215. — DE Mme DE SÉVIGNÉ À Mme DE GRIGNAN.[modifier]

À Paris, mercredi 10 janvier 1680.

Si j’avais un cœur de cristal, où vous pussiez voir la douleur triste et sensible dont j’ai été pénétrée en voyant comme vous souhaitez que ma vie soit composée de plus d’années que la vôtre, vous connaîtriez bien clairement avec quelle vérité et quelle ardeur je souhaite aussi que la Providence ne dérange point l’ordre de la nature, qui m’a fait naître votre mère, et venir en ce monde beaucoup devant vous ; c’est la règle et la raison, ma fille, que je parte la première ; et Dieu, pour qui nos cœurs sont ouverts, sait bien avec quelle instance je lui demande que cet ordre s’observe en moi. Il est impossible que la vérité et la justice de ce sentiment ne vous pénètre pas comme j’en suis pénétrée : de là, ma fille, vous n’aurez point de peine à vous représenter quelle sorte d’intérêt je prends à votre santé. Je vous conjure, par toute l’amitié que vous avez pour moi, de ne m’écrire qu’une feuille tout au plus : dites à quelqu’un de m’écrire, et même ne dictez point, cela fatigue. Enfin, je ne puis plus trouver de plaisir à ce qui me charmait autrefois dans votre absence, et vos grandes lettres me font plus de mal qu’à vous ; je vous prie de m’ôter cette peine, il m’en reste encore assez. Madame de Schomberg vous conseille, si vous voulez à toute force prendre du café, d’y mettre du miel de Narbonne au lieu de sucre, cela console la poitrine, et c’est avec cette modification qu’on en laisse prendre à M. de Schomberg, dont la santé est extrêmement mauvaise depuis six ou sept mois. La mienne est parfaite ; je vous ai mandé comme je m’étais purgée à merveilles, et puis de cette eau de cerises. Pour mes mains, je crois qu’elles sont guéries, je n’y pense pas. Eh, ma chère enfant ! ne songez qu’à vous, n’oubliez rien de tout ce qui doit vous soulager ; vous connaissez trop l’amitié pour douter de ce que je souffre quand je pense à l’état où vous êtes ; et cette pensée ne s’éloigne pas de moi.

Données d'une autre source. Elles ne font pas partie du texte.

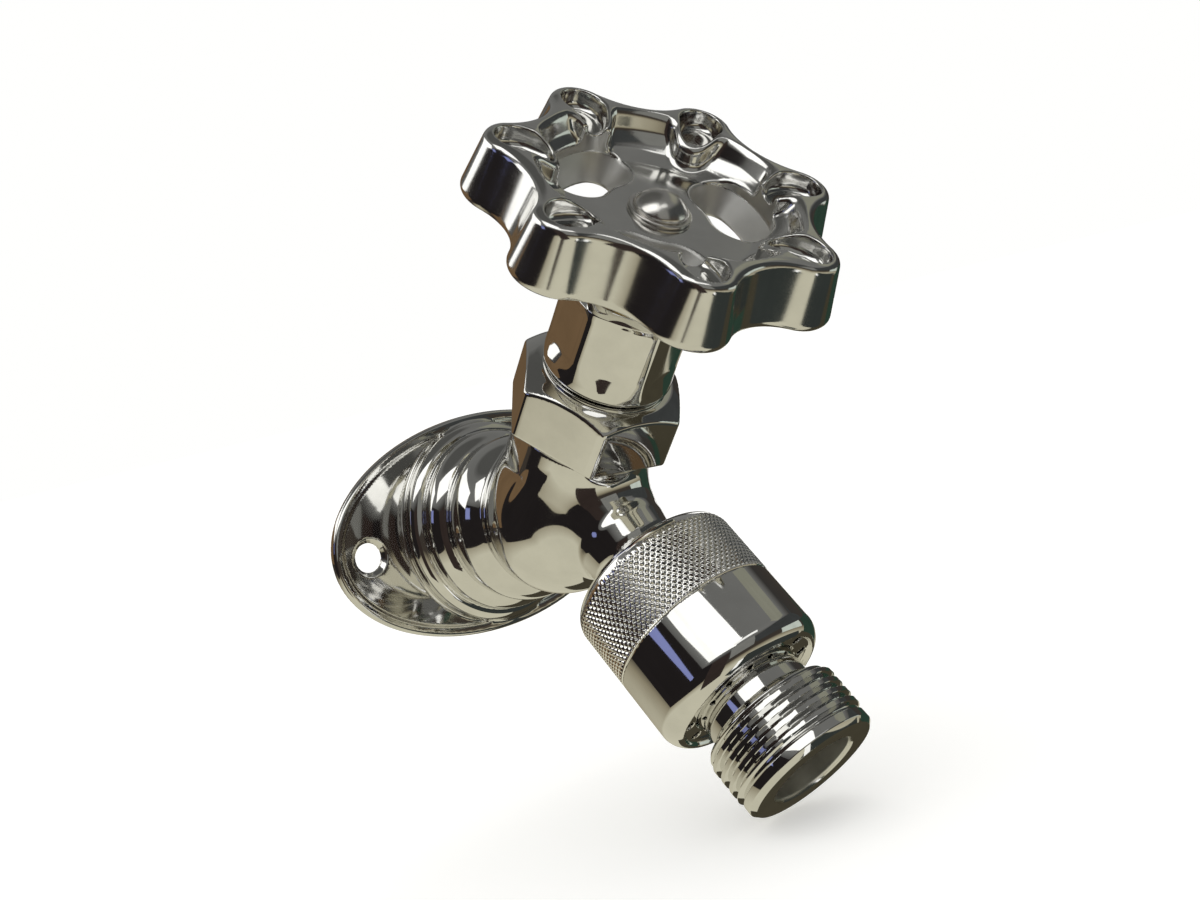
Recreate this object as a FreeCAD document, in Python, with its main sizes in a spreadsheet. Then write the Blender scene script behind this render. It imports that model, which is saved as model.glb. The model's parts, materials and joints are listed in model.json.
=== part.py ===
"""Angle sillcock with a rising stem, a seven-lobe handle and a hose vacuum breaker.

Three lines carry the pieces. The inlet line runs out of the wall along -Y from the centre of the
flange's back face. The stem line rises from it and the outlet line falls from it, both in the
plane X = 0. Each turned piece is drawn along its own Z and is placed on one of the three lines.
Lengths are millimetres.
"""
import FreeCAD, Part
import math
import os
import Sketcher

os.makedirs("parts", exist_ok=True)
doc = FreeCAD.newDocument("angle_sillcock")

DIMENSIONS = [
    ("cross_out", 31.8, "wall to the point where stem line and outlet line cross"),
    ("cross_up", 7.0, "that point above the inlet line"),
    ("stem_tilt", 45.0, "stem line above the horizontal, degrees"),
    ("outlet_tilt", 50.0, "outlet line below the horizontal, degrees"),
    ("stem_root", 20.0, "start of the stem line below the crossing point"),
    # wall flange
    ("flange_half_length", 37.2, "oval flange, half of its length along X"),
    ("flange_half_height", 22.3, "oval flange, half of its height"),
    ("flange_thickness", 2.2, "flange with its raised rim"),
    ("rim_width", 2.0, "raised rim of the flange"),
    ("rim_edge", 0.8, "round of the flange's outer edges"),
    ("rim_step", 0.8, "rim above the flange face"),
    ("relief_depth", 0.4, "hollow in the flange's back"),
    ("relief_margin", 4.2, "flat rim left round that hollow"),
    ("hub_radius", 14.6, "back face of the inlet hub"),
    ("wall_hole_offset", 29.1, "wall screw hole from the inlet line"),
    ("wall_hole_radius", 2.9, "wall screw hole"),
    ("wall_hole_boss", 5.4, "boss round the wall screw hole, at the back"),
    ("wall_hole_flare", 0.9, "bevel at the mouth of the wall screw hole"),
    # beaded neck and ball
    ("neck_foot_radius", 20.3, "first bead where it leaves the flange"),
    ("neck_foot", 1.4, "height of the first bead's foot"),
    ("bead_one_radius", 18.2, "groove after the first bead"),
    ("bead_one_end", 5.0, "its distance from the wall"),
    ("bead_one_round", 2.5, "roundness of the first bead"),
    ("bead_two_radius", 15.9, "groove after the second bead"),
    ("bead_two_end", 10.3, "its distance from the wall"),
    ("bead_two_round", 4.4, "roundness of the second bead"),
    ("bead_three_radius", 14.5, "groove after the third bead"),
    ("bead_three_end", 20.0, "its distance from the wall"),
    ("bead_three_round", 9.0, "roundness of the third bead"),
    ("ball_radius", 15.8, "ball of the body"),
    ("ball_centre", 27.0, "ball centre from the wall"),
    # waterways
    ("pipe_thread_radius", 9.15, "tapped inlet for half inch pipe"),
    ("pipe_thread_length", 14.5, "depth of the tapped inlet"),
    ("inlet_way_radius", 6.0, "waterway behind the tapped inlet"),
    ("inlet_way_end", 21.5, "its end from the wall"),
    ("seat_way_radius", 4.4, "waterway below the seat"),
    ("seat_way_start", 3.0, "its start on the stem line"),
    ("seat_hole_radius", 6.4, "hole for the seat ring's thread"),
    ("seat_hole_start", 9.5, "start of that hole on the stem line"),
    ("chamber_radius", 8.0, "valve chamber"),
    ("chamber_floor", 14.6, "floor of the chamber on the stem line"),
    ("branch_bore_radius", 10.0, "tapped bore for the bonnet"),
    ("branch_bore_start", 24.6, "start of that bore on the stem line"),
    ("branch_radius", 13.2, "stem branch of the body"),
    ("branch_foot", 14.0, "start of the stem branch inside the ball"),
    ("branch_top", 32.0, "top face of the stem branch"),
    ("branch_edge", 0.8, "chamfer of the branch's top edge"),
    ("outlet_way_radius", 5.2, "waterway through the horn"),
    ("outlet_way_start", 4.0, "its start on the outlet line"),
    # outlet horn
    ("horn_root_radius", 12.9, "horn inside the ball"),
    ("horn_root", 4.6, "that place on the outlet line"),
    ("horn_waist_radius", 7.7, "thinnest place of the horn"),
    ("horn_waist", 21.0, "that place on the outlet line"),
    ("horn_shoulder", 25.3, "back of the hose thread on the horn"),
    ("horn_end", 33.5, "end face of the horn"),
    ("hose_thread_radius", 13.4, "three quarter inch male hose thread, crest"),
    ("hose_thread_depth", 0.95, "depth of that thread"),
    ("hose_thread_pitch", 2.21, "pitch of that thread"),
    # seat and washer
    ("seat_lip_level", 16.0, "top of the seat lip on the stem line"),
    ("seat_flange_radius", 7.6, "flange of the seat ring"),
    ("seat_flange_top", 15.5, "top of that flange on the stem line"),
    ("seat_lip_width", 1.1, "raised lip round the seat bore"),
    ("washer_radius", 6.2, "rubber seat washer"),
    ("washer_thickness", 3.0, "rubber seat washer"),
    ("washer_grip", 2.0, "depth of the holder's cup round the washer"),
    ("holder_radius", 7.2, "washer holder"),
    ("holder_web", 1.8, "web of the holder above the washer"),
    ("holder_boss_radius", 4.3, "boss that takes the stem's swivel pin"),
    ("holder_boss_height", 5.0, "height of that boss"),
    ("washer_screw_radius", 1.5, "screw of the rubber washer"),
    ("washer_screw_head_radius", 2.8, "its head"),
    ("washer_screw_head_height", 1.5, "its head, half sunk in the rubber"),
    # stem
    ("pin_radius", 2.5, "swivel pin of the stem"),
    ("collar_gap", 0.3, "stem shoulder above the holder"),
    ("stem_shoulder_radius", 4.9, "stem between swivel pin and lift thread"),
    ("lift_thread_radius", 6.0, "lift thread of the stem"),
    ("lift_thread_start", 28.6, "its lower end on the stem line"),
    ("lift_thread_length", 9.4, "length of the lift thread"),
    ("stem_radius", 4.76, "stem through the packing"),
    ("hub_drop", 4.5, "shoulder under the handle's hub, below the handle's foot"),
    ("drive_side", 6.35, "square drive of the stem"),
    ("drive_height", 9.1, "height of the square drive"),
    ("running_gap", 0.05, "radial clearance of turning and sliding fits"),
    ("seated_gap", 0.1, "radial clearance of pieces that stay put"),
    ("lift_travel", 6.35, "rise of the stem from shut to open"),
    # bonnet
    ("bonnet_foot", 25.6, "lower end of the bonnet on the stem line"),
    ("gasket_thickness", 1.0, "flat ring under the bonnet"),
    ("hex_flats", 29.0, "bonnet hexagon across flats"),
    ("hex_turn", -7.2, "first corner from the X direction, degrees"),
    ("hex_height", 9.6, "height of its flats at the corners"),
    ("hex_corner", 16.7, "rounded corners of the hexagon from the stem line"),
    ("dome_height", 3.1, "height of the dome above the flats"),
    ("dome_round", 14.0, "roundness of the dome"),
    ("lift_relief_radius", 6.7, "room above the lift thread in the bonnet"),
    ("lift_bore_foot", 28.3, "start of the lift thread bore"),
    ("lift_bore_top", 38.0, "top of the lift thread bore"),
    ("lift_relief_top", 45.0, "top of the room for the rising thread"),
    ("packing_floor", 47.6, "floor of the packing box"),
    ("packing_radius", 7.4, "packing box"),
    ("nut_thread_radius", 9.8, "bonnet thread for the packing nut"),
    ("nut_thread_top", 58.0, "top face of the bonnet"),
    # packing
    ("packing_height", 2.2, "one packing ring"),
    ("packing_count", 3, "number of packing rings"),
    ("gland_flange_radius", 9.2, "flange of the packing gland"),
    ("gland_flange_height", 1.6, "height of that flange"),
    ("gland_rise", 0.4, "gland flange above the bonnet's top face"),
    ("glide_ring_height", 0.6, "thin ring between gland and nut"),
    ("packing_nut_radius", 12.1, "packing nut, outside"),
    ("packing_nut_foot", 45.9, "lower end of the packing nut"),
    ("packing_nut_top", 64.0, "top of the packing nut"),
    ("packing_nut_bevel", 1.4, "bevel at the nut's top edge"),
    ("packing_nut_round", 1.8, "round at the nut's bottom edge"),
    # handle
    ("lobe_count", 7, "number of lobes"),
    ("lobe_turn", 87.4, "first lobe from the X direction, degrees"),
    ("handle_lift", 10.0, "bottom of the handle's outer wall above the packing nut"),
    ("handle_height", 12.0, "height of the handle's outer wall"),
    ("lobe_tip_radius", 31.4, "lobe tips at the rim"),
    ("lobe_valley_radius", 25.2, "valleys at the rim"),
    ("lobe_round", 5.4, "roundness of a lobe tip at the rim"),
    ("wall_flare", 2.4, "outward slant of the outer wall"),
    ("rim_round", 1.2, "round of the rim's outer edge"),
    ("dish_radius", 21.6, "dished centre of the handle at the rim"),
    ("dish_slant", 0.5, "inward slant of the dish wall"),
    ("dish_flat", 17.5, "flat middle of the dish"),
    ("hub_rise", 5.0, "that flat above the handle's foot"),
    ("dish_rise", 1.4, "rise of the floor from the flat to the dish wall"),
    ("buttress_round", 4.0, "round buttress inside each lobe"),
    ("buttress_centre", 22.4, "its centre from the stem line"),
    ("handle_hub_radius", 7.2, "hub of the handle"),
    ("handle_hollow", 0.8, "hollow of the handle's underside"),
    ("leaf_inner", 23.0, "inner round of a leaf pocket from the stem line"),
    ("leaf_inner_round", 3.3, "inner round of a leaf pocket"),
    ("leaf_outer", 26.4, "outer round of a leaf pocket from the stem line"),
    ("leaf_outer_round", 3.6, "outer round of a leaf pocket"),
    ("leaf_depth", 3.8, "depth of a leaf pocket"),
    ("window_count", 3, "number of windows in the web"),
    ("window_turn", 108.0, "first window from the X direction, degrees"),
    ("window_inner", 9.4, "inner edge of a window from the stem line"),
    ("window_outer", 20.4, "outer edge of a window from the stem line"),
    ("window_spread", 70.0, "arc of a window, degrees"),
    ("head_washer_radius", 5.6, "washer under the handle screw"),
    ("head_washer_height", 0.8, "that washer"),
    ("screw_radius", 2.1, "shank of the handle screw"),
    ("screw_length", 12.0, "shank below the head"),
    ("screw_head_radius", 4.9, "domed head of the handle screw"),
    ("screw_head_height", 3.1, "that head"),
    ("screw_head_round", 6.0, "roundness of the dome"),
    ("screw_head_flat", 0.6, "flat at the top of the dome"),
    # vacuum breaker
    ("breaker_wall", 3.2, "outside of the vacuum breaker round the hose thread"),
    ("collar_top", 24.9, "top edge of the knurled collar on the outlet line"),
    ("collar_round", 4.2, "round of its top edge"),
    ("collar_edge", 0.5, "inner end of that round, round the hose thread"),
    ("collar_edge_height", 3.4, "height of that round"),
    ("collar_foot", 40.5, "line between collar and shell"),
    ("collar_lip_radius", 9.0, "hole of the collar's inner lip"),
    ("collar_lip", 1.2, "thickness of that lip"),
    ("hose_gasket_thickness", 2.2, "rubber washer at the horn's end"),
    ("spigot_wall", 1.6, "spigot of the shell inside the collar, round the hose thread"),
    ("bore_wall", 0.5, "bore of the shell, round the hose thread"),
    ("shell_bottom", 55.6, "lowest place of the shell"),
    ("shell_round", 4.2, "round of its bottom edge"),
    ("shell_edge", 0.8, "lowest ring of the shell, round the hose thread"),
    ("shell_edge_height", 3.4, "height of the bottom round"),
    ("shell_floor", 52.4, "inner floor of the shell"),
    ("shell_dish", 1.1, "hollow of the vented bottom face"),
    ("shell_mouth", 0.6, "bevel round the nipple's neck"),
    ("vent_count", 12, "number of vent holes"),
    ("vent_inset", 1.2, "circle of the vent holes, inside the shell's bore"),
    ("vent_radius", 1.1, "one vent hole"),
    ("vent_turn", 24.0, "first vent hole from the X direction, degrees"),
    ("check_seat_height", 2.4, "fixed seat ring of the check"),
    ("check_seat_bore", 6.5, "its waterway"),
    ("diaphragm_thickness", 1.2, "flexible ring over the air way"),
    ("diaphragm_bore", 5.6, "its hole"),
    ("check_disc_radius", 8.4, "rubber disc of the check"),
    ("check_disc_thickness", 1.6, "that disc"),
    ("plunger_radius", 8.6, "plunger plate"),
    ("plunger_plate", 1.5, "its thickness"),
    ("plunger_stem_radius", 2.0, "guide stem of the plunger"),
    ("plunger_stem_length", 8.6, "that stem below the plate"),
    ("check_travel", 2.0, "travel of the check"),
    ("cage_radius", 11.4, "sleeve of the check cage, outside"),
    ("cage_bore", 10.2, "sleeve of the check cage, inside"),
    ("cage_gap", 0.8, "air way between diaphragm and sleeve"),
    ("cage_web", 1.6, "spider at the foot of the cage"),
    ("cage_arm_width", 2.4, "one arm of the spider"),
    ("cage_arm_count", 3, "number of arms"),
    ("cage_boss_radius", 4.0, "boss that guides the plunger"),
    ("cage_flange_height", 1.2, "that flange"),
    ("spring_wire", 0.6, "wire of the check spring"),
    ("spring_radius", 6.0, "mean radius of the check spring"),
    ("spring_turns", 3, "turns of the check spring"),
    ("clip_height", 0.9, "spring clip on the nipple"),
    ("clip_radius", 11.3, "outside of the clip"),
    ("clip_groove_depth", 1.0, "depth of the clip's groove in the neck"),
    ("clip_gap_angle", 40.0, "opening of the clip, degrees"),
    # outlet nipple
    ("neck_step", 3.1, "smooth neck below the hose thread's crests"),
    ("nipple_lip", 1.0, "lip of the nipple above its clip"),
    ("nipple_thread_start", 60.5, "start of the outlet hose thread"),
    ("nipple_end", 73.0, "end face of the nipple"),
    ("nipple_end_bevel", 0.9, "bevel at its outer edge"),
    ("nipple_ring_start", 70.0, "plain ring after the thread"),
    ("nipple_ring_step", 0.3, "that ring below the thread's crests"),
    ("neck_wall", 2.3, "wall of that neck round the water way"),
    ("nipple_mouth_bevel", 0.6, "bevel at the mouth of the bore"),
    ("seal_section", 1.1, "round section of the nipple's seal ring"),
]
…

Je suis de votre avis sur tous les choix de la maison de madame la Dauphine. Le maréchal d’Humières a mandé à Rouville qu’il était serviteur des dévots, depuis qu’il voyait le maréchal de Bellefonds écuyer, madame d’Effiat gouvernante, et madame de Vibraye dame d’honneur. On dit que cette dernière est repoussée, parce qu’elle a fait trop de façons et trop de propositions. On prétend que toute place pour laquelle on est choisi, dans la maison du seigneur t honore la personne nommée ; tout est rehaussé maintenant. Autrefois les dames d’honneur de la reine étaient des marquises, et toutes les grandes charges delà maison du roi étaient aux seigneurs ; aujourd’hui, tout est duc et maréchal de France, tout est monté.

M. de Pomponne est revenu pour finir ses affaires : on va le payer. Te vois assez souvent madame de Vins, qui, n’ayant rien de nouveau à vous mander, ne vous écrit point, pour ne point vous obliger d’écrire inutilement. M. de Bussy et sa fille {madame de Coligny) ont dîné ici deux fois ; ils ont, en vérité, bien de l’esprit ; ils m’ont fort priée de vous faire leurs compliments. Le petit Coulanges est ici, tout comme vous l’avez vu ; la maréchale de Rochefort l’emmène avec elle au-devant de madame la Dauphine : je lui conseille de faire ce voyage, n’ayant rien de mieux à faire ; et peut-être qu’en écrivant de jolies relations, cela pourra lui être bon. Adieu, ma très-chère bonne ; je ne sais rien : je crois même qu’en faisant mes lettres un peu moins infinies, je vous jetterai moins de pensées et moins d’envie d’y répondre ; c’est ce que je désire, ne pouvant jamais vouloir que ce qui vous est avantageux.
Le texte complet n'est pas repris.